Kyō wa ame ga futte imasu.
It is raining today.
次の駅で降りてください。
Tsugi no eki de orite kudasai.
Please get off at the next station.
昨日の夜、たくさん雪が降りました。
Kinō no yoru, takusan yuki ga furimashita.
It snowed a lot last night.
荷物をトラックから降ろした。
Nimotsu wo torakku kara oroshita.
I unloaded the luggage from the truck.
来月以降は新しいルールが適用されます。
Raigetsu ikō wa atarashii rūru ga tekiyō saremasu.
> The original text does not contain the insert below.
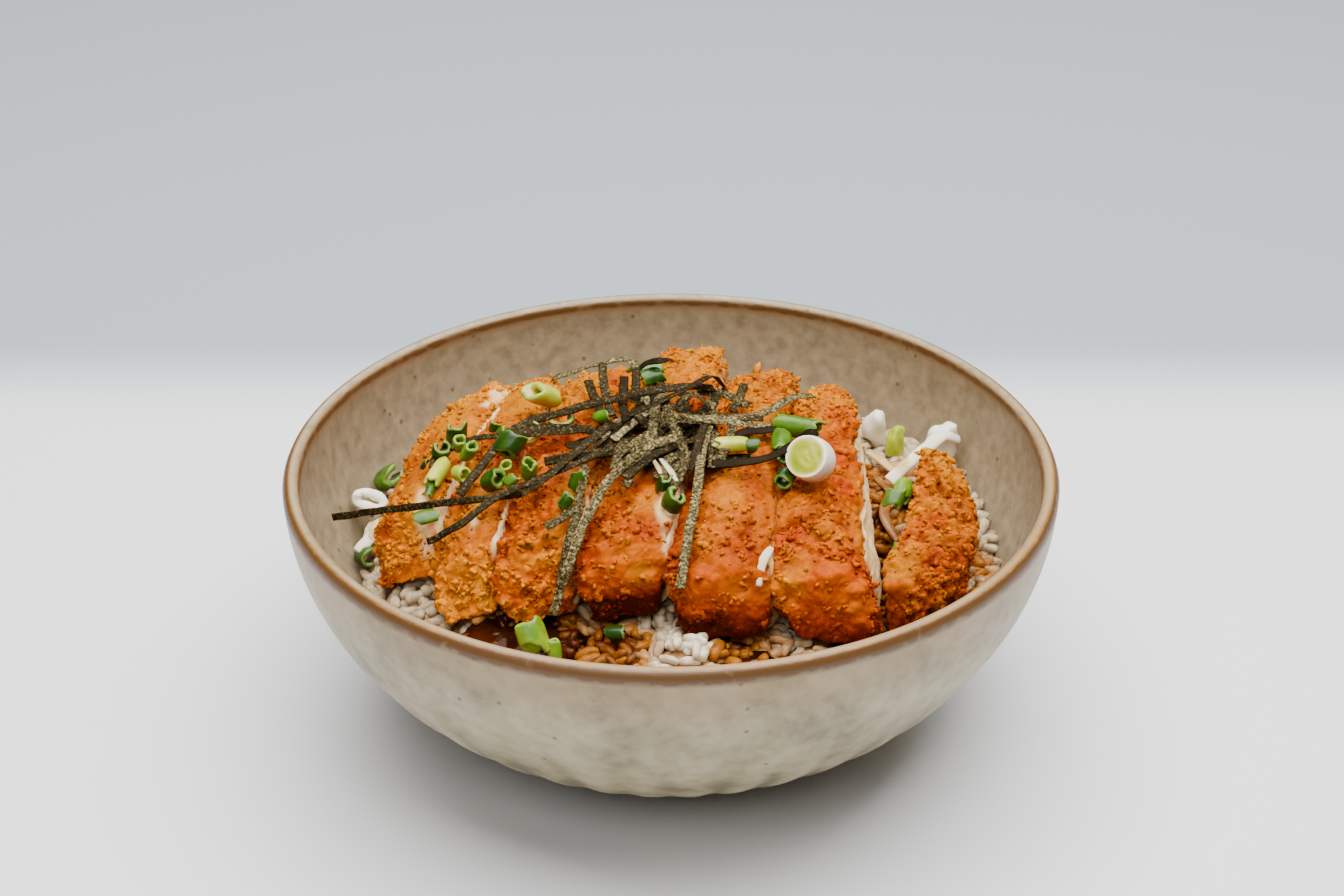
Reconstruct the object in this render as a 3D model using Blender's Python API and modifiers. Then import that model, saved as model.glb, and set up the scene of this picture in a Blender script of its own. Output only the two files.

The new rules will apply from next month onward.
敵はついに降伏した。
Teki wa tsui ni kōfuku shita.
The enemy finally surrendered.
飛行機が高度を下降させています。
Hikōki ga kōdo wo kakō sasete imasu.
The airplane is descending in altitude.
降水量が今年は少ない。
Kōsuiryō ga kotoshi wa sukunai.
Precipitation is low this year.
もう降参!このパズルは難しすぎる。
Mō kōsan! Kono pazuru wa muzukashisugiru.
I give up! This puzzle is too difficult.
Memory Tip
Picture the left side of 降 as a steep hill — that's the 阜 radical (阝). On the right, two pairs of footprints stepping carefully down that slope, one foot at a time. Rain falls down, you step down from a train, a general lowers his sword in surrender. Everything points south. Whenever you spot 阝 paired with that stepping pattern, something is heading downward.
For the on'yomi コウ, try this hook: *"コme dウn"* → コウ. Silly, but it sticks. And for 以降 (ikō — "from … onward"): picture a timeline where everything after a point stretches below it — 降 marks where things slope down into the future.